When Theresa May called the election, to silence her party’s Eurosceptics, her lead was unassailable. The thrust of her campaign was to choose between Jeremy Corbyn and herself. Corbyn was written off as the jester. Nonetheless, Corbyn is eroding May’s lead. So, the ‘nasty party’ are again trying to undermine Corbyn with a spate of personal attacks. However, politics should be about policy and not personality. We deserve better than lies and the Tory muck slinging. It is an insult to the electorate, it brings politics into disrepute, and it raises questions of trust.
Simultaneously, Corbyn is labelled a pacifist. So, either Corbyn is a terrorist sympathiser, or he is a pacifist. He cannot be both.
However, Tories including Viscount Whitelaw and apparently Douglas Hurd did meet with the IRA. At the time it was against Tory government policy. Nevertheless good government understands that dialogue is vital initiating peace. So, attempts at peace talks should never be weaponised.
That, however, is somewhat different from Margaret Thatcher promising Afghan Rebels £2m additional foreign aid. The same Afghan Rebels we fight today. Similarly, the Tories call Saudi Arabia our friend and sell them arms. They also call America our friend. Yet, there is a most extraordinary connection between Saudi Arabia, 9/11 and ISIS.

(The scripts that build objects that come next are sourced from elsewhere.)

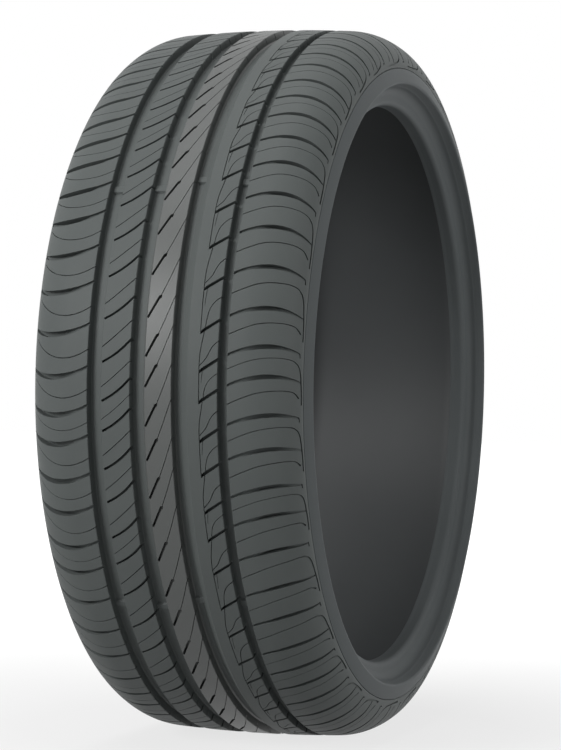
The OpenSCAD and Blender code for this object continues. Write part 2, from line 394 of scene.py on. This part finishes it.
def setRound(name, blockMesh, points, phase, material):
    block = bpy.data.objects.new(name + "Block", blockMesh)
    bpy.context.collection.objects.link(block)
    base = bpy.data.meshes.new(name + "Points")
    base.from_pydata([(0, 0, 0)] * len(points), [], [])
    for number, label in enumerate(("turn", "firstExtra", "secondExtra")):
        values = [point[number] for point in points]
        base.attributes.new(label, "FLOAT", "POINT").data.foreach_set("value", values)
    piece = bpy.data.objects.new(name, base)
    bpy.context.collection.objects.link(piece)
    modifier = piece.modifiers.new("wrap", "NODES")
    modifier.node_group = wrapper
    given = {
        "Block": block, "Rubber": material, "Phase": phase,
        "Outer radius": tyreShape["outerRadius"],
        "Crown radius": arcs[0][0], "Crown length": arcs[0][1],
        "Shoulder radius": arcs[1][0], "Shoulder length": arcs[1][1],
        "Wall radius": arcs[2][0], "Wall length": arcs[2][1],
        "Face run": faceRun, "Face drop": faceDrop, "Scale": millimetre,
    }
    for socket in wrapper.interface.items_tree:
        if socket.in_out == "INPUT" and socket.name in given:
            modifier[socket.identifier] = given[socket.name]
    evaluated = piece.evaluated_get(bpy.context.evaluated_depsgraph_get())
    mesh = bpy.data.meshes.new_from_object(evaluated)
    piece.modifiers.clear()
    piece.data = mesh
    bpy.data.objects.remove(block)
    for label in [a.name for a in mesh.attributes if a.name.endswith(("Share", "Extra", "turn"))]:
        mesh.attributes.remove(mesh.attributes[label])
    return finishMesh(piece)


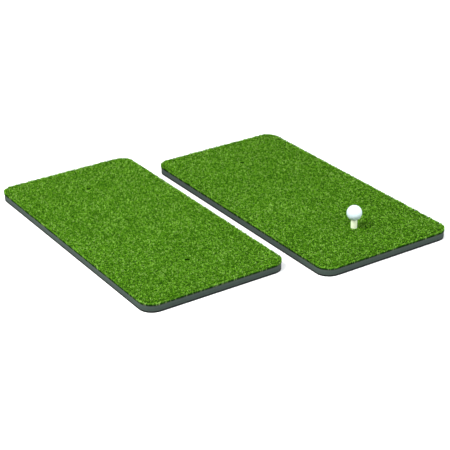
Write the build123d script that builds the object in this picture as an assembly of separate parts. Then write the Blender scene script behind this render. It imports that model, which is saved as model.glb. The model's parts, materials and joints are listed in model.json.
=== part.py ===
"""Pair of golf hitting mats, one of them with a rubber tee and a ball on it.

Two equal turf mats lie side by side, one a little further along than the other. Each is five layers
bonded together: a rubber sole, a foam core, a latex coat, a woven backing and the pile that is tufted
through the backing. A hole for a tee goes through every layer near each end of a mat.

Frame: X across the two mats, Y along their length, Z up. The origin is on the floor, midway between
the mats. Millimetres.
"""
import os

from build123d import *

# Mat outline
MAT_WIDTH = 430.0
MAT_LENGTH = 860.0
CORNER_RADIUS = 41.0
PILE_OVERHANG = 1.0         # the fibres stand this far out past the cut edge of the layers below

# Layers, from the floor up
SOLE_THICK = 5.0
FOAM_THICK = 13.0
LATEX_THICK = 1.0
BACKING_THICK = 1.0
PILE_THICK = 10.5

# How the two mats lie
MAT_GAP = 47.0
MAT_STAGGER = 101.0

# Tee holes, on each mat's long centreline
HOLE_OFFSET = 275.0         # from the middle of the mat
HOLE_RADIUS = 9.5
RECESS_RADIUS = 26.0        # cut out of the sole, for the flange of a tee

# Rubber tee
TEE_RADIUS = 8.8
TEE_BORE_RADIUS = 5.5
FLANGE_RADIUS = 25.0
FLANGE_THICK = 4.0
FLANGE_EDGE_ROUND = 1.0
BEND_ABOVE_PILE = 4.5       # height of the point that the stem bends about
BEND_SEAT_DROP = 6.4        # the base ends this far below the bending point
BEND_GAP = 0.3              # between the base's seat and the stem's round end

# Ball
BALL_RADIUS = 42.67 / 2
BALL_ABOVE_PILE = 43.0      # height of the ball's centre
COVER_THICK = 1.6
CORE_GAP = 0.02
SEAT_GAP = 0.25             # between the ball and the rim of the tee

# Heights worked out from the layers
pile_bottom = SOLE_THICK + FOAM_THICK + LATEX_THICK + BACKING_THICK
pile_top = pile_bottom + PILE_THICK
bend_z = pile_top + BEND_ABOVE_PILE
ball_z = pile_top + BALL_ABOVE_PILE

# Middle of each mat
mat_x = (MAT_WIDTH + MAT_GAP) / 2
mat_y = MAT_STAGGER / 2
mat_middles = {"left": (-mat_x, mat_y), "right": (mat_x, -mat_y)}

# The layers from the floor up: name, thickness, how far the edge is set in, radius of the tee holes
layers = [
    ("rubber_sole", SOLE_THICK, PILE_OVERHANG, RECESS_RADIUS),
    ("foam_core", FOAM_THICK, PILE_OVERHANG, HOLE_RADIUS),
    ("latex_coat", LATEX_THICK, PILE_OVERHANG, HOLE_RADIUS),
    ("woven_backing", BACKING_THICK, PILE_OVERHANG, HOLE_RADIUS),
    ("turf_pile", PILE_THICK, 0.0, HOLE_RADIUS),
]


def cut_layer(bottom, thickness, inset, hole_radius):
    """One die-cut layer, with its two tee holes, centred on the mat's own axes."""
    outline = RectangleRounded(MAT_WIDTH - 2 * inset, MAT_LENGTH - 2 * inset, CORNER_RADIUS - inset)
    holes = [Pos(0, y) * Circle(hole_radius) for y in (-HOLE_OFFSET, HOLE_OFFSET)]
    return extrude(Plane.XY.offset(bottom) * (outline - holes), thickness)


def mat_layers(side, middle):
    """The five bonded layers of one mat, by node name."""
    nodes = {}
    bottom = 0.0
    for name, thickness, inset, hole_radius in layers:
        nodes[f"{side}_{name}"] = Pos(*middle) * cut_layer(bottom, thickness, inset, hole_radius)
        bottom += thickness
    return nodes


def upright_cylinder(radius, bottom, top):
    """A cylinder about Z between two heights."""
    return Pos(0, 0, bottom) * Cylinder(radius, top - bottom, align=(Align.CENTER, Align.CENTER, Align.MIN))


def tee_base():
    """Flange and lower stem: the half of the tee that the mat holds, ending in a round seat."""
    top = bend_z - BEND_SEAT_DROP
    flange = upright_cylinder(FLANGE_RADIUS, 0, FLANGE_THICK)
    flange = fillet(flange.edges().filter_by(GeomType.CIRCLE).group_by(Axis.Z)[-1], FLANGE_EDGE_ROUND)
    seat = Pos(0, 0, bend_z) * Sphere(TEE_RADIUS + BEND_GAP)
    bore = upright_cylinder(TEE_BORE_RADIUS, 0, top)
    return flange + upright_cylinder(TEE_RADIUS, 0, top) - seat - bore


def tee_stem():
    """Upper stem: a tube that bends as the club passes, with a rim hollowed to hold the ball."""
    tube = upright_cylinder(TEE_RADIUS, bend_z, ball_z) + Pos(0, 0, bend_z) * Sphere(TEE_RADIUS)
    bore = upright_cylinder(TEE_BORE_RADIUS, bend_z - TEE_RADIUS, ball_z)
    rim = Pos(0, 0, ball_z) * Sphere(BALL_RADIUS + SEAT_GAP)
    trimmed = tube - bore - rim
    return trimmed.solids().sort_by(Axis.Z)[0]


def ball_cover():
    """The moulded outer shell of the ball."""
    return Pos(0, 0, ball_z) * (Sphere(BALL_RADIUS) - Sphere(BALL_RADIUS - COVER_THICK))


def ball_core():
    """The solid rubber core inside the cover."""
    return Pos(0, 0, ball_z) * Sphere(BALL_RADIUS - COVER_THICK - CORE_GAP)


def build():
    """Every node in its place."""
    nodes = {}
    for side, middle in mat_middles.items():
        nodes.update(mat_layers(side, middle))
    right_x, right_y = mat_middles["right"]
    tee_place = Pos(right_x, right_y - HOLE_OFFSET)
    for piece in (tee_base, tee_stem, ball_cover, ball_core):
        nodes[piece.__name__] = tee_place * piece()
    return nodes


os.makedirs("parts", exist_ok=True)
for node, solid in build().items():
    export_step(solid, f"parts/{node}.step")
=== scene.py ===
"""Two golf hitting mats, one with a rubber tee and a ball on it.

Lengths are in metres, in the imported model's frame: X across the two mats, Y along them, Z up.
Each operator models one kind of piece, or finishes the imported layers, and main() runs them in order.
"""
import json
from math import cos, pi, radians, sin, sqrt

import bpy
import numpy as np
from bpy.props import (
    EnumProperty,
    FloatProperty,
    FloatVectorProperty,
    IntProperty,
    PointerProperty,
)
from mathutils import Matrix, Vector, noise
from mathutils.kdtree import KDTree


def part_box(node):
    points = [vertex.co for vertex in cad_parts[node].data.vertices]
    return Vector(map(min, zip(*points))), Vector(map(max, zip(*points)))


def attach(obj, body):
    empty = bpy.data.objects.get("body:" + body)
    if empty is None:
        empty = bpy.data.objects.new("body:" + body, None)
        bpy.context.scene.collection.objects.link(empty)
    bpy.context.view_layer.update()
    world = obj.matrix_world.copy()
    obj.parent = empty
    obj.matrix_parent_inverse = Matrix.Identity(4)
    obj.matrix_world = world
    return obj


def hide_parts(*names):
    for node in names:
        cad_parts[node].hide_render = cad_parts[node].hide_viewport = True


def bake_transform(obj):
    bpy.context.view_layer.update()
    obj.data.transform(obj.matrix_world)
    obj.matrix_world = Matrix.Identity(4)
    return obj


bl_info = {
    "name": "Golf Hitting Mats",
    "version": (1, 0, 0),
    "blender": (4, 5, 0),
    "location": "3D View > Sidebar > Golf Mats",
    "description": "Tufted practice mats on foam, with a bending rubber tee and a dimpled ball",
    "category": "Add Mesh",
}

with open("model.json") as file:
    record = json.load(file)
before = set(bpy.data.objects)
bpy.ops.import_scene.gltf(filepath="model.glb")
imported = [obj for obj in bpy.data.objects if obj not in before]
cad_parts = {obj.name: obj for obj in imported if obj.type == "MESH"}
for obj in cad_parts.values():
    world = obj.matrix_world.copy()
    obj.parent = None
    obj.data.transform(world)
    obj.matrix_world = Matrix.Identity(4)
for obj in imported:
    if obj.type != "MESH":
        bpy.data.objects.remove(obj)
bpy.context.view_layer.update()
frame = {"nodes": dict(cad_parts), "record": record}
SIDES = ("left", "right")
LAYERS = ("rubber_sole", "foam_core", "latex_coat", "woven_backing")


def middle_of(node):
    """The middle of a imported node's box."""
    low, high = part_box(node)
    return (low + high) / 2


def mount_point(name):
    """Where the record puts a mount."""
    return next(Vector(mount["pos_m"]) for mount in frame["record"]["mounts"] if mount["name"] == name)


def tee_holes(side):
    """The middles of a mat's two tee holes, seen from above, in the mat's own axes."""
    far = mount_point(f"{side}_far_tee_hole") - middle_of(f"{side}_turf_pile")
    return [Vector((0, -far.y)), Vector((0, far.y))]


TEE_MIDDLE = middle_of("tee_stem")
PILE_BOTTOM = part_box("left_turf_pile")[0].z
PILE_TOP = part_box("left_turf_pile")[1].z


# ---------------------------------------------------------------- settings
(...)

Those are the crucial points that the Tories and the right-wing media omit. In doing so, they distort the truth. And that raises a question of trust.
I have to trust that a leader will fight for what they believe. Frankly, May seems flexible on issues.
May, cut the police service but the Tories insist they are the party of law & order. She agreed to accept 3,000 migrant children and reneged after 350 arrived. We were told 11 times there would be no snap election. And May follows the will of the people, except when the will of the people involves a TV debate.
I would also suggest that May is a bully. What else does one call a leader who presides over a campaign of character assassination and lies? Hers are the politics of poison and not policy.
U-turns aside, the Tories are expecting the majority of our votes in exchange for their lack of accountability. They have presented a manifesto that does not contain any figures; no detail on the Brexit negotiation plan, unlike the EU; and say ‘No deal is better than a bad deal’ without defining a good deal. We are being asked to buy a ‘cat in the sack’.
There are two things memorable about their manifesto. The pledge to freeze energy costs, a Labour plan they heavily criticised, and the U-turn on social care. Austerity will continue while corporate welfare, grants and tax relief to multinationals, increases.
Jeremy Corbyn says ‘We should judge our economy, not by the presence of billionaires but by the absence of poverty.’ And people are listening. The Tories are now taking the jester seriously. They have waged war on Corbyn. He has waged war on Tory policy.
I expect the Tories to win; I fear it will be a landslide. So we must remember when we vote politics is not about personality but policy.